En ese estado de división es difícil que pueda cumplir con la misión que le es natural y que alcanza una enorme relevancia en el presente.
IV – Nosotros, los de a pie
Pablo Gerchunoff y Lucas Llach publicaron un libro sobre los avatares de la economía argentina al que titularon "El ciclo de la ilusión y el desencanto". Ese título que retrata con enorme precisión las variaciones del estado de ánimo nacional, también nos habla de cierta ingenuidad infantil: la ilusión solamente puede conducir al desencanto. Mucho más cuando el desencanto es el terreno en el que hacemos crecer una nueva ilusión.
La ilusión es un "concepto, imagen o representación sin verdadera realidad, sugeridos por la imaginación o causados por engaño de los sentidos". En contraposición, la esperanza es el "estado de ánimo que surge cuando se presenta como alcanzable lo que se desea"(*).
Nosotros, los de a pie, tenemos la responsabilidad de abandonar la costumbre de la ilusión y el deber de alimentar la esperanza.
No es azaroso el uso de la palabra "deber" en este caso. Cuenta Santiago Kovadloff que a poco de ganar las elecciones de 1983, Raúl Alfonsín convocó a un grupo de artistas y escritores a una reunión. De ese grupo formaban parte tanto el propio Kovadloff como Jorge Luis Borges, quien tomó la palabra en nombre de todos los presentes y dijo: "Señor Presidente, usted nos ha devuelto el deber de la esperanza" (**).

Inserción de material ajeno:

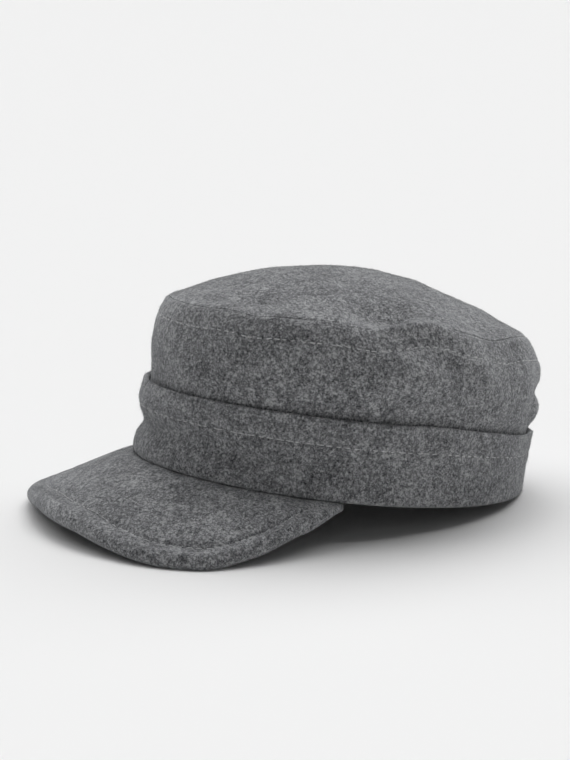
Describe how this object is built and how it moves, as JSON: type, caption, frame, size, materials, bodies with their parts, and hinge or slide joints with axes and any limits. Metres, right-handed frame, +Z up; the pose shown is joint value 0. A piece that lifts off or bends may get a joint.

Es notable que Borges, en su ferviente agnosticismo, concibiera la esperanza no como algo natural sino como un ejercicio necesario, un cuestionamiento permanente y una desafiante indagación personal.
Aun sabiendo que nunca estará satisfecha la totalidad de una sociedad, formada por individuos diversos y con diferentes órdenes de preferencias, los de a pie nos encontramos frente a un dilema: ¿cuánto pragmatismo es necesario admitir y cuánta pureza es imprescindible exigir?
Sin caer en el cinismo que aniquila la ética y sin dejarnos seducir por la ilusión que da origen al desencanto.
(*) www.rae.es
(**) www.revistacriterio.com.ar/bloginst_new/2015/03/03/dios-en-la-palabra-de-borges/, nota al pie.